During one of her fleeting flat shares, she meets other young gardeners and ‘it made me realise that there were probably lots of us reaching for spades . . . to better plunge into what soil we had access to, just to feel a bit better, a bit calmer’.

After several months, Alice meets a new man and falls in love again. She realises she has learned to trust him when she lets him look after her plants while she is away. 

She and her ex agree to sell their beloved flat and she finds a place of her own, with a balcony looking out over trees and greenery. 

Moving her large assortment of pots into her new home, she realises that ‘I gardened myself better’.

Writing a memoir when you’re only a few years out of university may seem presumptuous, but Alice Vincent pulls it off.

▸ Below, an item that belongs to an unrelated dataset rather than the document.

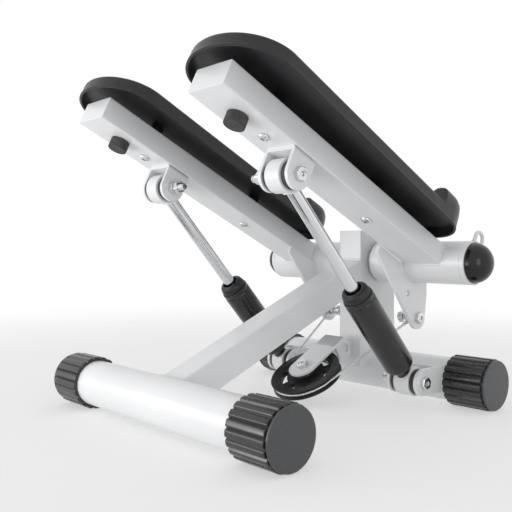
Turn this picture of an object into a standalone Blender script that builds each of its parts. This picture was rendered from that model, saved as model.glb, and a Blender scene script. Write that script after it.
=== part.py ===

There are riffs on everything from famous women gardeners to the history of New York’s wondrous High Line elevated linear park. 

She is on the money when writing about plants — buying one that is too big for your garden is ‘like letting a large, wet dog into an antique shop’ — and convincing on the benefit of growing things, something which lessens ‘my angst, my anxieties, my worries’.

Rootbound gives a revealing insight into Alice’s generation, their concerns, self-absorption and earnestness. 

It also radiates a youthful enthusiasm and optimism, a hunger to reconnect with nature even in the midst of a sea of concrete, and the refreshing belief that anything is possible. Millenials, in particular, will love it.